4. Shield your view from ambient light
Shielding your view from ambient light will make your observations more focused and it helps a lot perceiving detail. Even at a dark site! Furthermore, it makes observing much more comfortable, especially with my 2x54. Definitely try it out. Whether with winged eye cups or a bino bandit. Or do it yourself and cut one out of foam rubber, my favorite material when it comes to DIY (mine is 3mm thick). Fogging up of the eyepieces can be a problem here so be sure to check out tip 1.
5. Build filter adapters
Many times, I have read, that filters belong to the objective side and I understand why. But with big binoculars you won’t find large enough ones easily. So, I tried to fix them to the eyepieces and it worked well over nearly 70% of the field of view! In my case this makes 2.3 degrees and even large nebulas like North-America or Cirrus fit in that. And speaking of nebulas the gain in contrast is enormous! Attaching filters on the eyepieces also comes in handy observing small planetary nebulas. By swiping the field, you can easily determine, which of the points is the PN because it will fade in (center of FOV) and out (border of FOV). This makes observing them so much more fun.
To fixate the filters to the eye cups I use foam rubber. If you cut it to strips a little bit shorter than the circumference of the filters you can remove the filters easily with a small wire (see picture below). I leave the foam rubber strips inside the eyepieces all the time even if I do not plan to observe with filters.The greater the eye relief of your binocs and the flatter the filters the better so you don’t come in contact with them while observing.

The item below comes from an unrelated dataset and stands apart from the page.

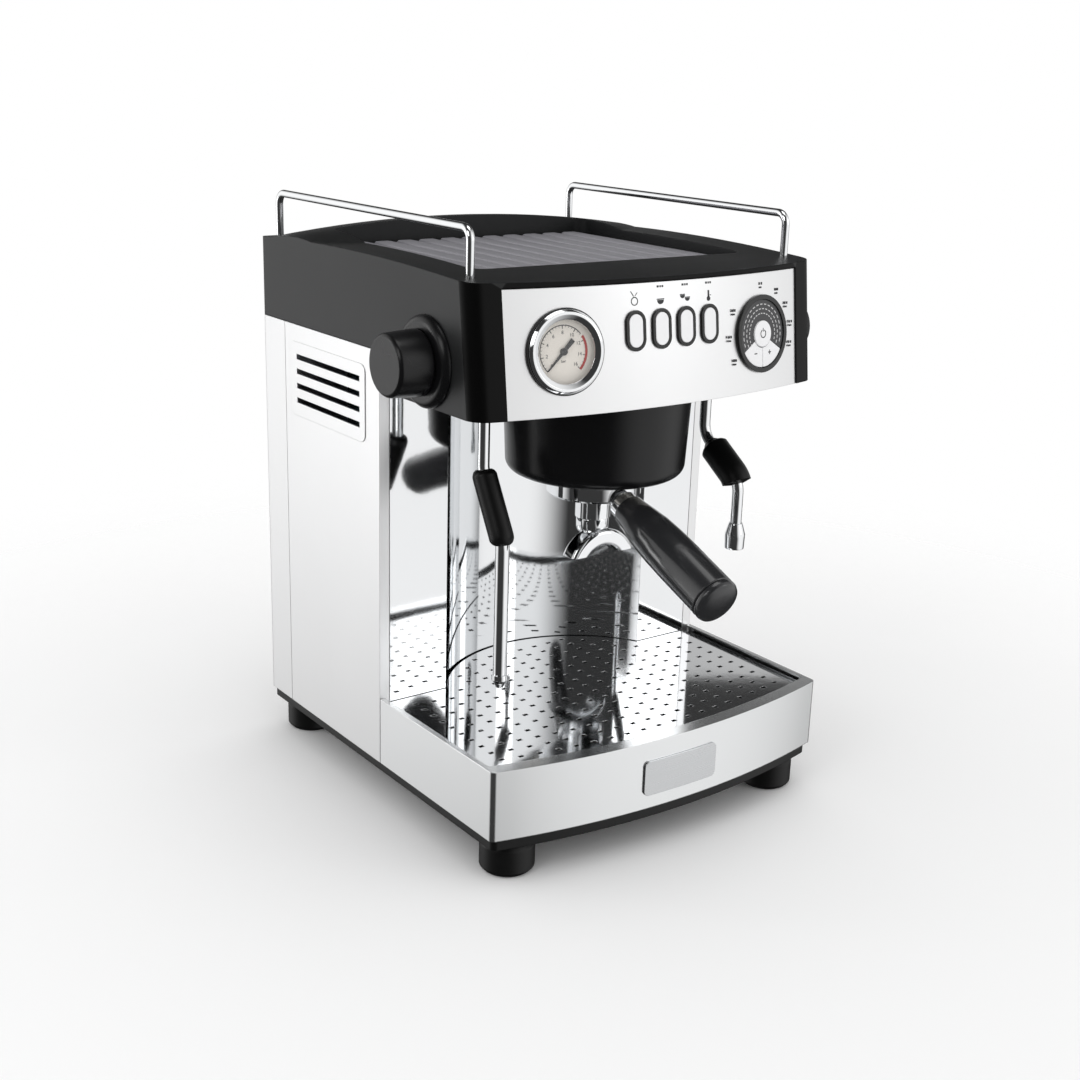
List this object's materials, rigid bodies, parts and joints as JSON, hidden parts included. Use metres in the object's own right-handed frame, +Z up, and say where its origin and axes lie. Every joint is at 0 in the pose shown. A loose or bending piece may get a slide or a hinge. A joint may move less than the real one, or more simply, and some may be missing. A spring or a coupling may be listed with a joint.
{
  "type": "espresso machine",
  "caption": "Free-standing pump espresso machine with steel body, black crowned top, twin-spout portafilter, steam wand, hot water wand, gauge, control panel and pull-out drip tray.",
  "frame": {"origin": "on the ground under the feet, at the middle of the overall footprint", "axes": "+Z up, the front with the fascia and drip tray faces -Y, +X to the right seen from the front"},
  "size_m": [0.364, 0.3773, 0.436],
  "materials": {
    "base_plastic": "fine matt grain",
    "foot_rubber": "matt",
    "zinc_sheet": "plain zinc sheet",
    "satin_steel": "satin",
    "polished_steel": "polished, mirror-like",
    "screw_steel": "plain",
    "inlet_plastic": "matt",
    "shell_plastic": "satin charcoal",
    "tray_metal": "satin anodised",
    "chrome": "polished",
    "gauge_black": "gloss black",
    "gauge_card": "matt cream",
    "gauge_glass": "clear",
    "bezel_black": "gloss black",
    "button_white": "satin white",
    "dial_grey": "grained dark grey",
    "board_green": "solder mask",
    "cover_black": "satin gloss black",
    "group_brass": "nickel plated",
    "gasket_rubber": "matt",
    "boiler_steel": "plain",
    "boiler_copper": "copper",
    "pump_plastic": "glass-filled nylon and brass",
    "tank_plastic": "clear smoked plastic",
    "pipe_plastic": "translucent hose",
    "valve_brass": "machined",
    "grip_rubber": "satin black",
    "handle_plastic": "polished dark grey",
    "badge_metal": "brushed"
  },
  "bodies": {
    "machine": {"base_pan": "base_plastic", "feet": "foot_rubber", "chassis": "zinc_sheet", "side_panel_left": "satin_steel", "side_panel_right": "satin_steel", "rear_cover": "satin_steel", "case_screws": "screw_steel", "power_inlet": "inlet_plastic", "backsplash": "polished_steel", "top_shell": "shell_plastic", "cup_rail_left": "chrome", "cup_rail_right": "chrome", "fascia": "satin_steel", "gauge_can": "gauge_black", "gauge_bezel": "chrome", "gauge_dial": "gauge_card", "gauge_glass": "gauge_glass", "button_bezels": "bezel_black", "dial_bezel": "bezel_black", "dial_ring": "dial_grey", "panel_board": "board_green", "group_cover": "cover_black", "group_head": "group_brass", "group_gasket": "gasket_rubber", "shower_screen": "screw_steel", "brew_boiler": "boiler_steel", "steam_boiler": "boiler_copper", "pump": "pump_plastic", "water_tank": "tank_plastic", "water_pipes": "pipe_plastic", "wand_valves": "valve_brass", "knob_escutcheons": "cover_black", "wand_sockets": "chrome"},
    "cup_tray": {"cup_tray": "tray_metal"},
    "gauge_pointer": {"gauge_needle": "gauge_black"},
    "power_key": {"power_button": "button_white"},
    "one_cup_key": {"one_cup_button": "button_white"},
    "two_cup_key": {"two_cup_button": "button_white"},
    "steam_key": {"steam_button": "button_white"},
    "centre_key": {"dial_centre_button": "button_white"},
    "minus_key": {"dial_minus_button": "button_white"},
    "plus_key": {"dial_plus_button": "button_white"},
    "steam_tap": {"steam_knob": "cover_black"},
    "water_tap": {"water_knob": "cover_black"},
    "steam_joint": {"steam_wand_ball": "chrome"},
    "steam_arm": {"steam_wand": "chrome", "steam_wand_grip": "grip_rubber", "steam_nozzle": "chrome"},
    "water_arm": {"water_wand": "chrome", "water_wand_grip": "grip_rubber", "water_nozzle": "chrome"},
    "portafilter": {"portafilter_body": "chrome", "filter_basket": "screw_steel", "portafilter_spout": "chrome", "portafilter_handle": "handle_plastic", "handle_cap": "handle_plastic"},
    "tray": {"drip_tray": "base_plastic", "tray_front": "polished_steel", "badge_plate": "badge_metal"},
    "grid": {"drip_grid": "polished_steel"}
  },
  "joints": [
    {"name": "portafilter_turn", "type": "hinge", "parent": "machine", "child": "portafilter", "pos_m": [0, -0.042, 0.24], "axis": [0, 0, 1], "range_deg": [-45, 0]},
    {"name": "steam_wand_swivel", "type": "hinge", "parent": "machine", "child": "steam_joint", "pos_m": [-0.101, -0.047, 0.306], "axis": [0, 0, 1], "range_deg": [-30, 30]},
    {"name": "steam_wand_swing", "type": "hinge", "parent": "steam_joint", "child": "steam_arm", "pos_m": [-0.101, -0.047, 0.306], "axis": [0, 1, 0], "range_deg": [0, 30]},
    {"name": "water_wand_swivel", "type": "hinge", "parent": "machine", "child": "water_arm", "pos_m": [0.101, -0.047, 0.306], "axis": [0, 0, 1], "range_deg": [-25, 40]},
    {"name": "steam_knob_turn", "type": "hinge", "parent": "machine", "child": "steam_tap", "pos_m": [-0.15, -0.051, 0.345], "axis": [-1, 0, 0], "range_deg": [0, 270]},
    {"name": "water_knob_turn", "type": "hinge", "parent": "machine", "child": "water_tap", "pos_m": [0.15, -0.051, 0.345], "axis": [1, 0, 0], "range_deg": [0, 270]},
    {"name": "gauge_needle_turn", "type": "hinge", "parent": "machine", "child": "gauge_pointer", "pos_m": [-0.0854, -0.11479, 0.35645], "axis": [0.1423, 0.9825, -0.1198], "range_deg": [0, 270]},
    {"name": "power_press", "type": "slide", "parent": "machine", "child": "power_key", "axis": [0.0523, 0.9913, -0.1208], "range_m": [0, 0.0015], "stiffness_N_per_m": 300},
    {"name": "one_cup_press", "type": "slide", "parent": "machine", "child": "one_cup_key", "axis": [0.0163, 0.9925, -0.121], "range_m": [0, 0.0015], "stiffness_N_per_m": 300},
    {"name": "two_cup_press", "type": "slide", "parent": "machine", "child": "two_cup_key", "axis": [-0.0197, 0.9925, -0.121], "range_m": [0, 0.0015], "stiffness_N_per_m": 300},
    {"name": "steam_press", "type": "slide", "parent": "machine", "child": "steam_key", "axis": [-0.0557, 0.9911, -0.1208], "range_m": [0, 0.0015], "stiffness_N_per_m": 300},
    {"name": "centre_press", "type": "slide", "parent": "machine", "child": "centre_key", "axis": [-0.145, 0.9822, -0.1197], "range_m": [0, 0.001], "stiffness_N_per_m": 300},
    {"name": "minus_press", "type": "slide", "parent": "machine", "child": "minus_key", "axis": [-0.145, 0.9822, -0.1197], "range_m": [0, 0.001], "stiffness_N_per_m": 300},
    {"name": "plus_press", "type": "slide", "parent": "machine", "child": "plus_key", "axis": [-0.145, 0.9822, -0.1197], "range_m": [0, 0.001], "stiffness_N_per_m": 300},
    {"name": "drip_tray_slide", "type": "slide", "parent": "machine", "child": "tray", "axis": [0, -1, 0], "range_m": [0, 0.15]},
    {"name": "drip_grid_lift", "type": "slide", "parent": "tray", "child": "grid", "axis": [0, 0, 1], "range_m": [0, 0.025]},
    {"name": "cup_tray_lift", "type": "slide", "parent": "machine", "child": "cup_tray", "axis": [0, 0, 1], "range_m": [0, 0.03]}
  ]
}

I am using a OIII and UHC at the same time. This way there is a whole bunch of new targets reachable with my 20x80. My favorite definitely is the Helix nebula. Without filters barely visible, with filters one of my favorite DSOs overall. Sadly, with my 2x54 I couldn’t see any of the large nebulas, but I haven’t tried Rosette, California or Barnards Loop yet.
6. Build solar filters
With solar maximum ahead there soon won’t be any day where the sun is blank. Each day the sight is different. And the sun is a perfect binocular target. Building solar filters is relatively easy but takes a bit of time. But I can assure you, it is definitely worth the effort and solar filter film can be bought cheaply. Here are pictures from the second ones I have built for my 20x80. I used cardboard 1 mm thick which I glued together to make it even thicker. To raise the contrast, it was beneficial to reduce the aperture to 30mm (see tip 3). With this setup I can see sunspots as small as size 10 if they stand alone.
7. Build a forehead rest (handheld binoculars)

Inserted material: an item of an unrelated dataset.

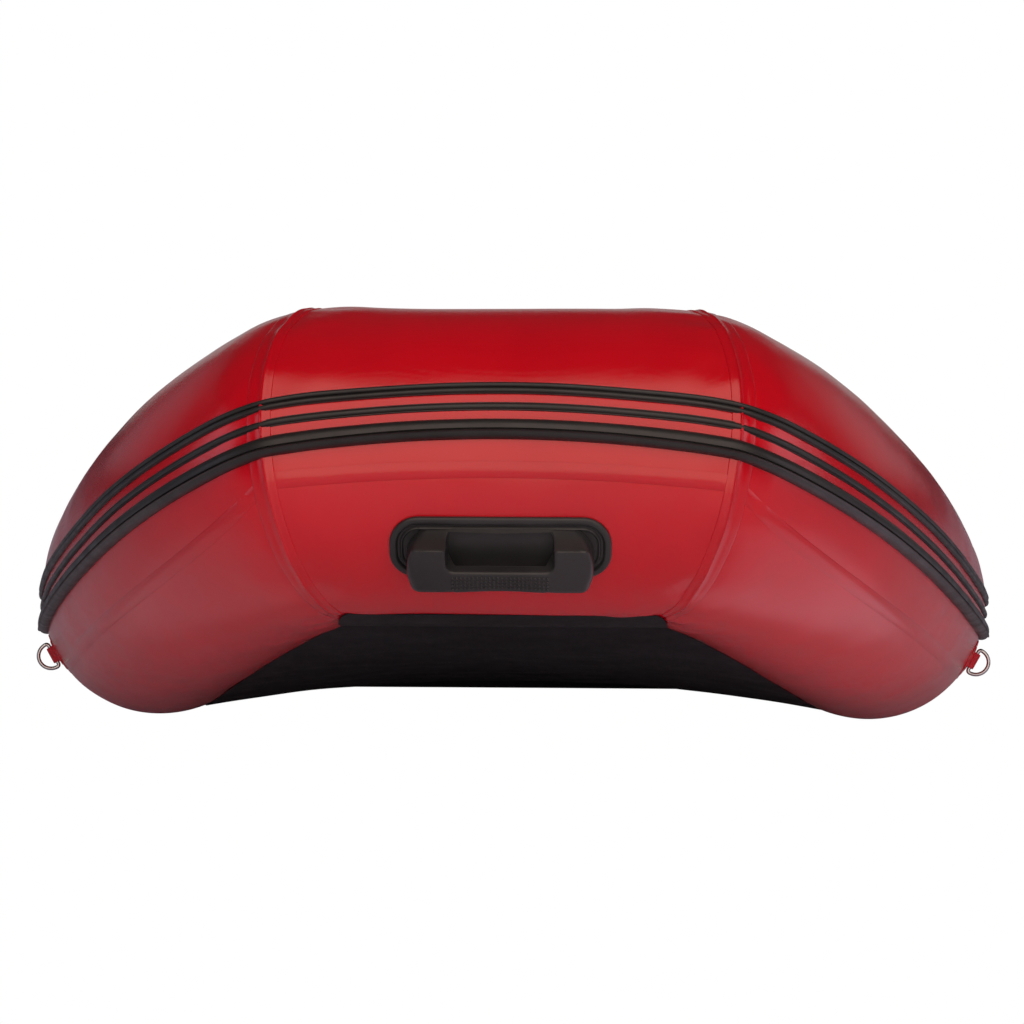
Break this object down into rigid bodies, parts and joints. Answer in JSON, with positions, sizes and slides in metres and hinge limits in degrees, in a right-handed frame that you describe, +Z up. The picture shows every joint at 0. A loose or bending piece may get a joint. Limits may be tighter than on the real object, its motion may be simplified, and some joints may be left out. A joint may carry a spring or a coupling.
{
  "type": "inflatable dinghy",
  "caption": "Open inflatable dinghy with a raised bow tube, rub strakes, moulded bow handle, tow rings, air deck, transom, sliding thwart and oars.",
  "frame": {"origin": "on the ground, in the middle of the hull's length and beam", "axes": "+Z up, -Y towards the bow, +X to port"},
  "size_m": [1.587, 2.8976, 0.7183],
  "materials": {
    "red_fabric": "satin coated fabric",
    "black_rubber": "satin moulded rubber",
    "black_fabric": "matt coated fabric",
    "deck_fabric": "textured coated fabric",
    "grey_board": "painted marine plywood",
    "stainless": "polished",
    "aluminium": "anodised",
    "black_plastic": "fine texture",
    "white_plastic": "smooth"
  },
  "bodies": {
    "hull": {"bow_tube": "red_fabric", "port_bow_curve": "red_fabric", "starboard_bow_curve": "red_fabric", "port_side_tube": "red_fabric", "starboard_side_tube": "red_fabric", "port_stern_cone": "red_fabric", "starboard_stern_cone": "red_fabric", "port_stern_cap": "black_rubber", "starboard_stern_cap": "black_rubber", "port_baffle": "black_fabric", "starboard_baffle": "black_fabric", "mitre_tapes": "red_fabric", "side_tapes": "red_fabric", "upper_strake": "black_rubber", "middle_strake": "black_rubber", "lower_strake": "black_rubber", "bottom_sheet": "black_fabric", "bow_handle_plate": "black_rubber", "bow_handle_grip": "black_rubber", "port_ring_patch": "red_fabric", "starboard_ring_patch": "red_fabric", "air_deck": "deck_fabric", "transom_board": "grey_board", "port_transom_holder": "black_rubber", "starboard_transom_holder": "black_rubber", "outer_motor_pad": "black_rubber", "inner_motor_pad": "black_rubber", "motor_pad_screws": "stainless", "tow_eyes": "stainless", "tow_eye_nuts": "stainless", "drain_body": "black_plastic", "port_thwart_rail": "black_rubber", "starboard_thwart_rail": "black_rubber", "port_oarlock_base": "black_rubber", "starboard_oarlock_base": "black_rubber", "port_carry_handle": "black_rubber", "starboard_carry_handle": "black_rubber", "valve_bodies": "black_plastic"},
    "port_tow_ring": {"port_tow_ring": "stainless"},
    "starboard_tow_ring": {"starboard_tow_ring": "stainless"},
    "thwart": {"thwart_board": "grey_board", "thwart_clips": "black_plastic"},
    "port_swivel": {"port_oarlock_swivel": "black_plastic"},
    "starboard_swivel": {"starboard_oarlock_swivel": "black_plastic"},
    "port_oar": {"port_oar_shaft": "aluminium", "port_oar_grips": "black_rubber", "port_oar_blade": "black_plastic"},
    "starboard_oar": {"starboard_oar_shaft": "aluminium", "starboard_oar_grips": "black_rubber", "starboard_oar_blade": "black_plastic"},
    "drain_plug": {"drain_plug": "black_plastic"},
    "bow_valve_poppet": {"bow_valve_poppet": "white_plastic"},
    "bow_valve_cap": {"bow_valve_cap": "black_plastic"},
    "port_valve_poppet": {"port_valve_poppet": "white_plastic"},
    "port_valve_cap": {"port_valve_cap": "black_plastic"},
    "starboard_valve_poppet": {"starboard_valve_poppet": "white_plastic"},
    "starboard_valve_cap": {"starboard_valve_cap": "black_plastic"},
    "deck_valve_poppet": {"deck_valve_poppet": "white_plastic"},
    "deck_valve_cap": {"deck_valve_cap": "black_plastic"}
  },
  "joints": [
    {"name": "port_tow_ring_hinge", "type": "hinge", "parent": "hull", "child": "port_tow_ring", "pos_m": [0.73221, -0.49959, 0.13987], "axis": [0.4891, 0.1163, 0.8644], "range_deg": [-80, 80]},
    {"name": "starboard_tow_ring_hinge", "type": "hinge", "parent": "hull", "child": "starboard_tow_ring", "pos_m": [-0.73221, -0.49959, 0.13987], "axis": [-0.4891, 0.1163, 0.8644], "range_deg": [-80, 80]},
    {"name": "thwart_slide", "type": "slide", "parent": "hull", "child": "thwart", "axis": [0, 1, 0], "range_m": [-0.28, 0.28]},
    {"name": "port_oarlock_turn", "type": "hinge", "parent": "hull", "child": "port_swivel", "pos_m": [0.61616, 0.29, 0.38118], "axis": [0.1219, 0, 0.9925], "range_deg": [-115, 0]},
    {"name": "starboard_oarlock_turn", "type": "hinge", "parent": "hull", "child": "starboard_swivel", "pos_m": [-0.61616, 0.29, 0.38118], "axis": [-0.1219, 0, 0.9925], "range_deg": [0, 115]},
    {"name": "port_oar_feather", "type": "hinge", "parent": "port_swivel", "child": "port_oar", "pos_m": [0.62639, 0.29, 0.46456], "axis": [0, 1, 0], "range_deg": [-90, 90]},
    {"name": "starboard_oar_feather", "type": "hinge", "parent": "starboard_swivel", "child": "starboard_oar", "pos_m": [-0.62639, 0.29, 0.46456], "axis": [0, 1, 0], "range_deg": [-90, 90]},
    {"name": "drain_plug_pull", "type": "slide", "parent": "hull", "child": "drain_plug", "axis": [0, -1, 0], "range_m": [0, 0.03]},
    {"name": "bow_valve_push", "type": "slide", "parent": "hull", "child": "bow_valve_poppet", "axis": [0, -0.7071, -0.7071], "range_m": [0, 0.005], "stiffness_N_per_m": 300, "springref_m": -0.003},
    {"name": "bow_valve_cap_turn", "type": "hinge", "parent": "hull", "child": "bow_valve_cap", "pos_m": [0, -1.11105, 0.66195], "axis": [0, 0.7071, 0.7071], "range_deg": [0, 90]},
    {"name": "port_valve_push", "type": "slide", "parent": "hull", "child": "port_valve_poppet", "axis": [0.7071, 0, -0.7071], "range_m": [0, 0.005], "stiffness_N_per_m": 300, "springref_m": -0.003},
    {"name": "port_valve_cap_turn", "type": "hinge", "parent": "hull", "child": "port_valve_cap", "pos_m": [0.45865, 0.63, 0.32695], "axis": [-0.7071, 0, 0.7071], "range_deg": [0, 90]},
    {"name": "starboard_valve_push", "type": "slide", "parent": "hull", "child": "starboard_valve_poppet", "axis": [-0.7071, 0, -0.7071], "range_m": [0, 0.005], "stiffness_N_per_m": 300, "springref_m": -0.003},
    {"name": "starboard_valve_cap_turn", "type": "hinge", "parent": "hull", "child": "starboard_valve_cap", "pos_m": [-0.45865, 0.63, 0.32695], "axis": [0.7071, 0, 0.7071], "range_deg": [0, 90]},
    {"name": "deck_valve_push", "type": "slide", "parent": "hull", "child": "deck_valve_poppet", "axis": [0, 0, -1], "range_m": [0, 0.005], "stiffness_N_per_m": 300, "springref_m": -0.003},
    {"name": "deck_valve_cap_turn", "type": "hinge", "parent": "hull", "child": "deck_valve_cap", "pos_m": [-0.35242, 0.733, 0.0618], "axis": [0, 0, 1], "range_deg": [0, 90]}
  ]
}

Reading of it for the first time it sounded silly. But building one was fairly easy, so I tried it and was quite astonished. The view becomes a bit more stable when you use your binoculars handheld. But more important: it is more comfortable, because there is less pressure on your eye sockets, especially when observing near the zenit. This will also solve the problem of a changed center focus of cheap binoculars due to pressure on the eyepieces! It can also help if you have issues with fogging up of your eyepieces because they do not need to sink into your eye sockets anymore. Or, if you have to use glasses while observing, this may be what you need to stabilize your view. (Also see tip 8 for a more detailed view)
8. Attach a laser
The larger the magnification, the narrower the field of view. This makes pointing your binocs in the right direction harder. A laser can help here. Furthermore, while observing together with others you can point at what you are looking at.

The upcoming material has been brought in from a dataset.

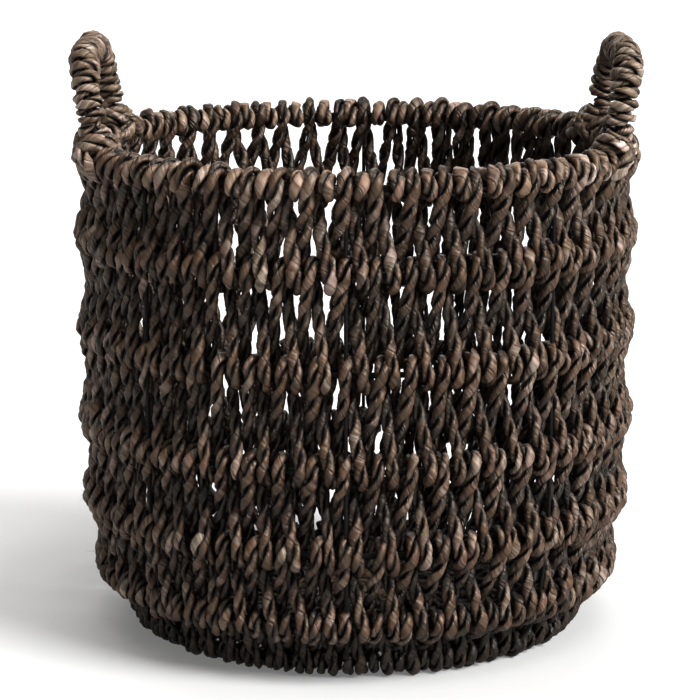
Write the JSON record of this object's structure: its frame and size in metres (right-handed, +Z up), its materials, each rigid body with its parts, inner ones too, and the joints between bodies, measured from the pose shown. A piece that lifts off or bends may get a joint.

9. Add weight (handheld binoculars)
I have found that the heavier the binoculars, the steadier the views. And in a reclining chair with elbows resting on the armrests the weight doesn’t really matter. There are different ways to add weight, but the best way is to hang some weight on the tripod screw. Be sure to also add a forehead rest (tip 7) because the added weight raises the pressure on the eyepieces while observing near the zenit. This could be uncomfortable and change the center focus of cheap binoculars.
10. Attach a smartphone
With mobile apps (like Stellarium mobile) showing the sky according to where you are looking you could attach your star map right on top of your binoculars. Unfortunately, this didn’t work for me because of a bad alignment of the view with my smartphone. But maybe it will work with your phone. Be sure to tape red film on the display, use the night mode and reduce the brightness of the display as much as possible in order to not ruin your night vision.
11. Attach dew caps
If dew on the objectives is a problem for you, you could attach dew caps. They are easily built and the dew on the objectives is gone. Often it is recommended that they have a length half the size of the objectives.
Surely you also have a tip or two to share?
Also, let me know if you have adapted one or two things.